A conventional battery module, including a plurality of connected individual cells to obtain predetermined capacity, includes a plurality of prismatic cells which are so disposed that the wide-width sides of containers thereof are opposed to each other, end plates attached to the outside of the containers of both end cells, a restraining band for integrally binding the cells and the end plates. In each cell, leads upwardly drawn out of the upper end portions of electrode plates are connected to terminals attached to a lid of the container, and connection plates connect the terminals of every cell to constitute the battery module.
In the conventional battery module, the resistance of component parts including connection parts is high due to long connection paths among cells and many connection points. Since the ratio between the resistance of parts and the resistance of cell reaction by positive and negative electrodes and an electrolytic solution reaches 40 to 50%:60 to 50%, high internal resistance increases the heat generation of the battery. Increase in heat generation becomes barriers to the actualization of high power output and improvement in a lifetime. Also there is a problem that the complex connection structure among the cells and the many component parts increase cost.
Thus, the present applicants, as shown in FIGS. 22 and 23, formerly suggested a prismatic sealed battery 1 containing a plurality of cells 2. A prismatic battery case 3 taking the shape of a flat prism comprises containers 4 of the prismatic cells 2, each of which has narrow-width sides and wide-width sides. In the prismatic battery case 3, the containers 4 are integrally coupled in a row in such a manner as to share their narrow-width sides as partitions 5, and the upper openings of every container 4 are integrally closed by an integral lid 6. A connection hole 7 is formed in the outer narrow-width sides of both end containers 4, and in the upper portion of the partitions 5 between the containers 4, 4. An electrode plate assembly 8 as an electric power generation element, which comprises rectangular positive and negative electrode plates laminated with separators interposed therebetween, is contained in each container 4 with an electrolytic solution to compose the cell 2. One side of the positive electrode plates and the other side of the negative electrode plates of the electrode plate assembly 8 protrude oppositely to each other to form lead portions 9a and 9b of the positive and negative electrode plates, and collector plates 10a and 10b are connected to the side end of the lead portions 9a and 9b, respectively, by welding or the like.
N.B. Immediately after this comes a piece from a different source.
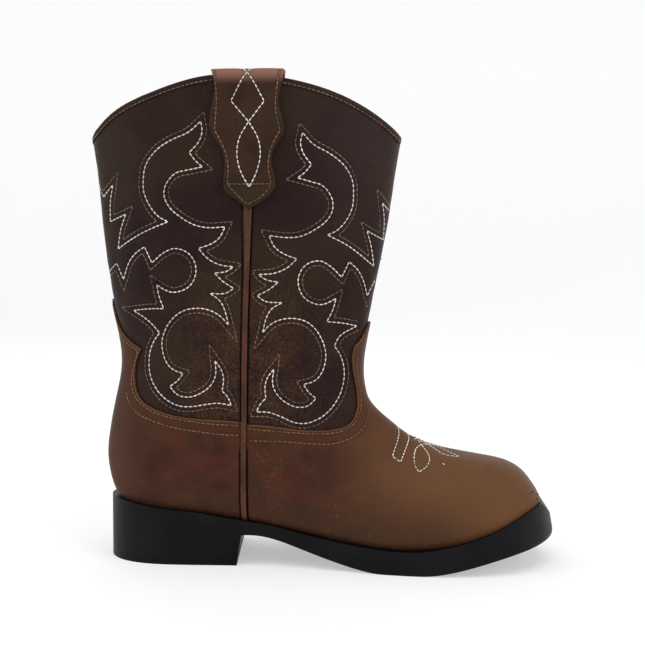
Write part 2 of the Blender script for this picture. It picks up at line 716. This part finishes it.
def foot_zones(place, clouds, mottle, fibres):
    """Lighter and yellower over the toe, redder and darker below the ankle."""
    along = place.make("ShaderNodeSeparateXYZ", None, {0: place})
    up = place.make("ShaderNodeSeparateXYZ", None, {0: place}, 2)
    toe = (along + clouds * 0.03).fade(0.005, 0.075)
    heel = (along + clouds * 0.02).fade(-0.065, -0.09) * up.fade(0.10, 0.03)
    waist = (along + clouds * 0.05).fade(0.06, -0.01) * mottle.fade(0.3, 0.6)
    ruddy = place.noise(38, 4, 0.6, stretch=(1, 1, 1.4), twist=1.2).fade(0.5, 0.64)
    worn = (fibres * 0.6 + place.noise(30, 3, 0.6) * 0.4).fade(0.5, 0.6)
    low = up.fade(0.042, 0.016) * (along + clouds * 0.02).fade(0.095, 0.06)
    return [(waist * 0.55, colour(62, 36, 25)),
            (ruddy * 0.45, colour(76, 36, 27)),
            (worn * waist * along.fade(-0.045, -0.02) * 0.5, colour(104, 62, 34)),
            (toe * 0.85, colour(99, 67, 41)),
            (heel * 0.5, colour(80, 54, 38)),
            (low * 0.8, colour(58, 38, 27))]


foot_leather = leather("foot_leather", colour(52, 30, 21), colour(74, 44, 28),
                       colour(116, 77, 46), foot_zones, 0.40,
                       edge_tint=colour(70, 39, 23), groove=colour(22, 12, 9))
raw_edge, raw_shader, place = new_finish("raw_leather_edge", Roughness=0.8)
feed(raw_shader, height=place.noise(1800, 4, 0.7), depth=0.0002,
     Base_Color=place.noise(700, 3).fade(0.35, 0.65).between(colour(58, 36, 24),
                                                              colour(88, 60, 40)))
for name, node in (("vamp_leather", "vamp"), ("heel_counter_leather", "counter")):
    sheet = leather_sheet(name, node, 1.05 * MM, 1.35 * MM, 0.00012, 0.00016,
                          foot_leather, raw_edge, toe_lift=0.00015)


# ---------------------------------------------------------------------------
# Shaft panels. Two panels of softer near-black brown leather, the front and the back, joined
# by a side seam each side, and worked with the flame rows before they are closed.


def shaft_zones(place, clouds, mottle, fibres):
    """Plum shadows, and olive brown where the wax has broken, mostly low and by the seams."""
    up = place.make("ShaderNodeSeparateXYZ", None, {0: place}, 2)
    along = place.make("ShaderNodeSeparateXYZ", None, {0: place})
    by_seam = along.make("ShaderNodeMath", {"operation": "ABSOLUTE"}, {0: along + 0.031})
    low = up.fade(0.16, 0.09)
    specks = place.noise(1250, 4, 0.75, stretch=(1.0, 1.0, 0.8))
    broken = (specks * 0.6 + fibres * 0.2 + mottle * 0.2).fade(0.46, 0.60)
    olive = clouds.fade(0.44, 0.66)
    sheen = along.fade(-0.02, 0.03) * up.fade(0.13, 0.19)
    return [(olive * 0.6, colour(45, 33, 20)),
            (sheen * 0.5, colour(56, 42, 41)),
            (broken * low * by_seam.fade(0.045, 0.004) * 0.8, colour(80, 54, 32)),
            (broken * low * 0.25, colour(68, 46, 29))]


shaft_leather = leather("shaft_leather", colour(31, 17, 19), colour(38, 24, 21),
                        colour(74, 53, 37), shaft_zones, 0.42, groove=colour(14, 9, 8))
for name, node in (("shaft_front_leather", "shaft_front"), ("shaft_back_leather", "shaft_back")):
    sheet = leather_sheet(name, node, 1.05 * MM, 1.3 * MM, 0.00028, 0.00014,
                          shaft_leather, raw_edge)


# ---------------------------------------------------------------------------
# Side-seam beads. A narrow strip of reddish leather folded over a cord and caught in each
# side seam, from under the pull strap down to the sole.

bead_leather, bead_shader, place = new_finish("bead_leather", Specular_IOR_Level=0.12)
clouds = place.noise(60, 4, 0.6)
fine = place.noise(1300, 4, 0.7, stretch=(1, 1, 0.4))
feed(bead_shader, height=fine, depth=0.0001,
     Base_Color=(clouds * 0.5 + fine * 0.5).fade(0.38, 0.62).between(colour(54, 32, 22),
                                                                      colour(86, 52, 33)),
     Roughness=0.36 + fine * 0.2)
for name, node in (("seam_bead_outer", "piping_lateral"), ("seam_bead_inner", "piping_medial")):
    bead = sharp_at(piece(name, merged(node), bead_leather), 50)
    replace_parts(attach(bead, "root"), node)


# ---------------------------------------------------------------------------
# Top binding. A strip of soft leather rolled over the top edge of leather and lining
# together and sewn through, all round the leg.

binding_leather = leather("binding_leather", colour(33, 20, 18), colour(46, 31, 22),
                          colour(88, 62, 40), shaft_zones, 0.40)
binding = leather_sheet("leg_binding", "top_binding", 1.0 * MM, None, 0, 0.00005,
                        binding_leather, shape=binding_shape)


# ---------------------------------------------------------------------------
# Pull straps. A shaped strap of brown leather each side, folded over the top of the leg
# with its point down the seam, backed with a thinner leather and sewn round its edge.


def strap_zones(place, clouds, mottle, fibres):
    """Pinker and paler over the fold, where the hand pulls, and olive in the point."""
    up = place.make("ShaderNodeSeparateXYZ", None, {0: place}, 2)
    return [(up.fade(0.178, 0.165) * 0.6, colour(50, 37, 18)),
            (up.fade(0.2150, 0.2215) * 0.85, colour(142, 102, 86))]


strap_leather = leather("strap_leather", colour(42, 27, 20), colour(54, 37, 26),
                        colour(92, 66, 45), strap_zones, 0.38)
strap_back_leather = leather("strap_back_leather", colour(46, 31, 24), colour(64, 45, 33),
                             colour(104, 78, 58), strap_zones, 0.5)
FOLD_RADIUS = 0.0014


def folded(node):
    """A strap's shape with the two long edges of its fold well rounded."""
    shape = merged(node)
    top = max(vert.co.z for vert in shape.verts) - 0.0004
    edges = [edge for edge in shape.edges
             if edge.calc_face_angle(0) > math.radians(50) and
             all(vert.co.z > top for vert in edge.verts) and
             abs(edge.verts[0].co.x - edge.verts[1].co.x) > 0.8 * edge.calc_length()]
    bmesh.ops.bevel(shape, geom=edges, offset=FOLD_RADIUS, segments=4, profile=0.5,
                    affect="EDGES", material=-1, clamp_overlap=True)
    return shape


for name, node, backing in (
        ("pull_strap_outer", "pull_strap_lateral", "pull_strap_backing_lateral"),
        ("pull_strap_inner", "pull_strap_medial", "pull_strap_backing_medial")):
    strap = leather_sheet(name, node, 0.9 * MM, None, 0.0002, 0.00008, strap_leather,
                          shape=folded(node))
    back = sharp_at(piece(name + "_backing", merged(backing), strap_back_leather), 40)
    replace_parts(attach(back, "root"), backing)


# ---------------------------------------------------------------------------
# Thread. Every row is one bonded thread, off-white or golden brown, that shows as a short
# raised stitch between two needle holes.

thread_colours = {
    "white": ("white_thread", colour(188, 180, 168), colour(234, 229, 220), 0.60 * MM),
    "brown": ("brown_thread", colour(66, 48, 38), colour(136, 98, 58), 0.52 * MM),
}
STITCH_SHARE = 0.86


def sewn_thread(name, lines, finish, width):
    """One piece with a rounded stitch for every step along the noted rows."""
    threads = bmesh.new()
    for line in lines:
        row = bmesh.new()
        lengths = [0.0]
        for first, second in zip(line, line[1:]):
            lengths.append(lengths[-1] + (second - first).length)
        count = max(1, round(lengths[-1] / STITCH))
        for stitch in range(count):
            ends = []
            for share in (stitch + 0.5 - STITCH_SHARE / 2, stitch + 0.5 + STITCH_SHARE / 2):
                target = lengths[-1] * share / count
                at = max(k for k, length in enumerate(lengths[:-1]) if length <= target)
                step = max(lengths[at + 1] - lengths[at], 1e-9)
                ends.append(line[at].lerp(line[at + 1], (target - lengths[at]) / step))
            middle = (ends[0] + ends[1]) / 2
            found = [surface.find_nearest(middle, 0.004) for surface in finished_skin]
            found = [hit for hit in found if hit[0] is not None]
            along = ends[1] - ends[0]
            if not found or along.length < 0.0003:
                continue
            ground, normal = min(found, key=lambda hit: hit[3])[:2]
            across = normal.cross(along).normalized()
            up = along.cross(across).normalized()
            turn = Matrix((along.normalized(), across, up)).transposed().to_4x4()
            size = Matrix.Diagonal((along.length / 2, width / 2, width * 0.42, 1))
            bmesh.ops.create_uvsphere(row, u_segments=6, v_segments=5, radius=1,
                                      matrix=Matrix.Translation(ground + up * width * 0.12) @
                                      turn @ size @ Matrix.Rotation(math.radians(90), 4, "Y"))
        bmesh.ops.recalc_face_normals(row, faces=row.faces)
        sewn_row = bpy.data.meshes.new("row")
        row.to_mesh(sewn_row)
        row.free()
        threads.from_mesh(sewn_row)
        bpy.data.meshes.remove(sewn_row)
    return piece(name, threads, finish)


for kind, (name, dark, pale, width) in thread_colours.items():
    finish, shader, place = new_finish(name, Roughness=0.7, Sheen_Weight=0.2)
    twist = place.noise(2500, 2, 0.6)
    feed(shader, height=twist, depth=0.0001,
         Base_Color=(place.noise(500, 3) * 0.3 + place.noise(110, 2) * 0.4 + twist * 0.3)
         .fade(0.40, 0.62).between(dark, pale))
    sewn = sewn_thread(name + "_rows", rows[kind], finish, width)
    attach(sewn, "root")


# ---------------------------------------------------------------------------
# Lining. Woven cotton drill glued inside the leather, front and back in the leg and round
# the foot and the heel; it shows inside the leg.

lining_cloth, lining_shader, place = new_finish("lining_drill", Roughness=0.9, Sheen_Weight=0.3)
wave = {"wave_type": "BANDS", "bands_direction": "Z"}
warp = place.make("ShaderNodeTexWave", wave, {"Vector": place, "Scale": 480, "Distortion": 0.4})
weft = place.make("ShaderNodeTexWave", {"wave_type": "BANDS", "bands_direction": "DIAGONAL"},
                  {"Vector": place, "Scale": 380, "Distortion": 0.4})
slub = place.noise(300, 4, 0.6, stretch=(1, 1, 6))
feed(lining_shader, height=warp * 0.5 + weft * 0.5, depth=0.0002,
     Base_Color=(slub * 0.6 + warp * 0.2 + weft * 0.2).fade(0.3, 0.7).between(
         colour(104, 84, 62), colour(152, 128, 98)))
for name, node in (("leg_lining_front", "shaft_lining_front"),
                   ("leg_lining_back", "shaft_lining_back"),
                   ("toe_lining", "vamp_lining"), ("heel_grip_lining", "heel_lining")):
    cloth = leather_sheet(name, node, 2.2 * MM, 0.7 * MM, 0, 0.00025, lining_cloth, inner=True)


# ---------------------------------------------------------------------------
# Hidden layers: toe puff and heel stiffener of pressed fibre, cloth interlining, insole
# board, foam filler, and the steel shank with its rivets. Their CAD shapes stay.


def dress(node, finish):
    """Gives a CAD node this finish in place of its plain one."""
    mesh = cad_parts[node].data
    if not mesh.materials:
        mesh.materials.append(finish)
    for index in range(len(mesh.materials)):
        mesh.materials[index] = finish
    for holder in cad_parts[node].material_slots:
        holder.material = finish


def fibrous(name, dark, pale, scale, rough, depth=0.0002, metal=0.0):
    """A matt stuff of short fibres or cells in two tones."""
    finish, shader, place = new_finish(name, Metallic=metal)
    fibre = place.noise(scale, 5, 0.7, stretch=(1, 0.4, 1), twist=0.5)
    speck = place.noise(scale * 3, 2, 0.6)
    feed(shader, height=fibre * 0.6 + speck * 0.4, depth=depth,
         Base_Color=(fibre * 0.6 + speck * 0.4).fade(0.35, 0.65).between(dark, pale),
         Roughness=rough + fibre * 0.1)
    return finish


board = fibrous("pressed_board", colour(120, 104, 84), colour(168, 150, 124), 500, 0.8)
cloth_between = fibrous("interlining_weave", colour(176, 168, 150), colour(206, 200, 184),
                        700, 0.9)
insole_fibre = fibrous("insole_fibreboard", colour(112, 84, 60), colour(156, 124, 92), 450, 0.85)
filler = fibrous("filler_foam", colour(60, 58, 54), colour(96, 92, 86), 900, 0.95)
steel = fibrous("shank_steel", colour(128, 130, 134), colour(168, 170, 174), 300, 0.3,
                depth=0.00003, metal=1.0)
for node, finish in (("toe_puff", board), ("counter_stiffener", board),
                     ("vamp_interlining", cloth_between), ("insole_board", insole_fibre),
                     ("bottom_filler", filler), ("shank", steel), ("shank_rivets", steel)):
    dress(node, finish)


# ---------------------------------------------------------------------------
# Footbed. A slim pad of foam under a brushed cloth cover, loose-laid on the insole board;
# its cover is what shows at the bottom of the leg.

foam = fibrous("footbed_foam", colour(150, 140, 120), colour(186, 176, 156), 1400, 0.95, 0.0003)
cover = fibrous("footbed_cloth", colour(92, 76, 60), colour(132, 112, 90), 800, 0.9, 0.0003)
for name, node, finish, slot in (
        ("footbed_pad", "footbed", foam, "footbed_foam"),
        ("footbed_sock", "footbed_cover", cover, "footbed_cloth")):
    pad = sharp_at(piece(name, merged(node), finish), 50)
    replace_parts(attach(pad, "root"), node)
A connection projection 11, which is fitted into the connection hole 7, is provided in the upper end portion of the collector plates 10a and 10b, and the connection projections 11 of the positive and negative collector plates 10a and 10b are connected to each other by welding between the adjoining containers 4, 4. In the outer narrow-width sides of both end containers 4, a positive or negative connection terminal 12 is attached to the connection hole 7, and a connection projection 13 thereof is connected to the connection projection 11 of the collector plate 10a or 10b by welding. Therefore, the plurality of cells 2 contained in the prismatic battery case 3 are connected in series, and electric power is outputted between both connection terminals 12, 12.
The lid 6 is provided with communicating paths 14 for even the internal pressure of each container 4, safety vents (not illustrated) for releasing the internal pressure when it exceeds a predetermined value, a sensor attachment hole 15 for attaching a temperature sensor which detects the temperature of the predetermined cell 2 and the like.
According to the structure described above, since the connection path between the positive or negative electrode plate of the electrode plate assembly 8 and the lead portion 9a or 9b becomes short, and the lead portions 9a and 9b are connected inside the prismatic battery case 3 via the collector plates 10a and 10b, it is possible to decrease the resistance of component parts including connection parts due to the short connection path and the small number of connection points, as compared with the above-mentioned conventional battery module in which individual cells are connected, and hence internal resistance decreases.
In the structure illustrated in FIGS. 22 and 23, although the connection path from the positive or negative electrode plate to the lead portion 9a or 9b and the collector plate 10a or 10b is short, since the collector plates 10a and 10b are connected by welding at one point between the ends of the connection projections 11 provided upper end portion thereof, the connection path detours and becomes long as shown by arrows S in FIG. 24, and the single connection point increases internal resistance.
In accordance with the detour of the connection path, as shown by arrows T, a large amount of electric current passes through the electrode plate assembly 8 in a portion near the connection point between the collector plates 10a and 10b, but the amount of current decreases with distance from the connection point. Thus, since current distribution passing through the electrode plate assembly 8 becomes uneven, the whole electrode plate assembly 8 does not evenly exercise its electric power generation capability, so that there is a problem that a large loss occurs.
An object of the present invention is to provide a prismatic sealed battery that have higher power output by further decreasing internal resistance per cell, and making the whole electrode plate assembly, as an electric power generation element, evenly and fully exercise its capability.